PEDAGORE 010
Site pédagogique concernant l'enseignement et l'apprentissage instrumental et musical
Chantier de l’audible…
Journal de chantier, Luc Fuchs
Notes des expérimentations et démarches en lien avec la notion de « solfège de l’audible », suite au stage donné par Alain Savouret (Lyon, janvier 2011).
Avec le but notamment de travailler avec des « pièces haut-parlantes » (Cf. protocole pour pièces haut-parlantes ) extrait du livre d’Alain Savouret « Initiation à un solfège de l’audible » .
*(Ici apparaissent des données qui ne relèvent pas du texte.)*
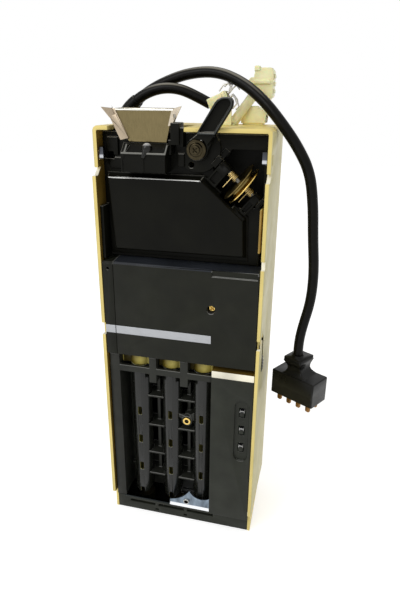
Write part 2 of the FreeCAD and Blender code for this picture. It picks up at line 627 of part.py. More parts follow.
def return_lever():
    """Coin return lever: a dished paddle in front of the housing lip, on a hub behind it."""
    x, z = LEVER.x, LEVER.z
    edge = [(13.9, 361.4, 1.0), (30.0, 387.0, 9.0), (41.0, 387.0, 3.6), (40.2, 380.2, 6.0),
            (28.2, 361.4, 1.0)]
    paddle = prism(edge, "xz", (-0.6, 4.8))
    dish = [(16.4, 363.2, 0.8), (31.0, 385.3, 8.0), (38.9, 385.3, 2.4), (38.2, 380.6, 5.0),
            (27.2, 363.2, 0.8)]
    paddle = paddle.cut(prism(dish, "xz", (-1, 2.6)))
    shelf = prism([(10.4, 358.6), (14.2, 361.8), (27.6, 361.8), (21.6, 353.6), (19.4, 357.4)],
                  "xz", (2.6, 9.2))
    hub = rod((x, 8.6, z), (0, 1, 0), 8.6, 3.6)
    web = prism([(6.6, 356.6), (13.6, 361.8), (26.4, 361.8), (19.4, 345.6)], "xz", (8.6, 12.2))
    root = prism([(15.0, 360.0), (27.0, 360.0), (28.4, 364.0), (15.8, 364.0)], "xz", (2.6, 4.8))
    lever = union([paddle, root, shelf, hub, web])
    room = rod((x, 5, z), (0, 1, 0), 7.8, 3.55)
    groove = tube((x, 8.5, z), (0, 1, 0), SPRING_RING + 0.7, SPRING_RING - 0.7, 1.5)
    exit_slot = box((x + 2.4, x + 5.2), (8.5, 10.0), (z + 4.8, z + 7.9))
    return minus(lever, [room, groove, exit_slot,
                         rod((x, 0, z), (0, 1, 0), LEVER_PIVOT + 0.3, 20)])


def lever_washer():
    x, z = LEVER.x, LEVER.z
    disc = rod((x, 7.0, z), (0, 1, 0), 7.4, 1.2)
    dome = Part.makeCone(4.4, 5.4, 1.1, V(x, 5.9, z), V(0, 1, 0))
    washer = disc.fuse(dome)
    return washer.cut(rod((x, 0, z), (0, 1, 0), LEVER_PIVOT + 0.05, 20))


def lever_screw():
    return screw((LEVER.x, 5.9, LEVER.z), (0, -1, 0), 3.3, LEVER_PIVOT, (2.0, 14.0))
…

Journal livré ici à l'état "brut"... comme ils ont été rédigés en résonnances aux moments de cours... Ils sont plus de l'ordre de l'échange entre "expérimentateurs" que de la "publication", qui demanderait un retravail considérable de rédaction...
Si la plupart des points mentionnés dans cet article ressortent d’une préoccupation pédagogique depuis un certain temps, la participation au stage donné par Alain Savouret me permet de donner plus de valeur à ces travaux, et contribuent à aller plus loin, à donner un élan et une rigueur à ces démarches. Ce qui est aussi un rôle de la formation continue, qui ne doit pas avoir uniquement un rôle d’ « initiation », mais de permettre de développer encore plus, et avec une plus-value qualitative, une démarche déjà bien engagée.
Les points présentés et traités ci-après, loin d’être exhaustifs, sont quelques jalons, quelques repères d’action et de réflexion en lien direct avec la pratique pédagogique que je peux expérimenter dans l’enseignement instrumental et musical.
« Chantier », car toujours en « travail », entre « creusements » et « bâtissages », entre interrogations et réalisations, dans une recherche continue de l’équilibre pour l’instant.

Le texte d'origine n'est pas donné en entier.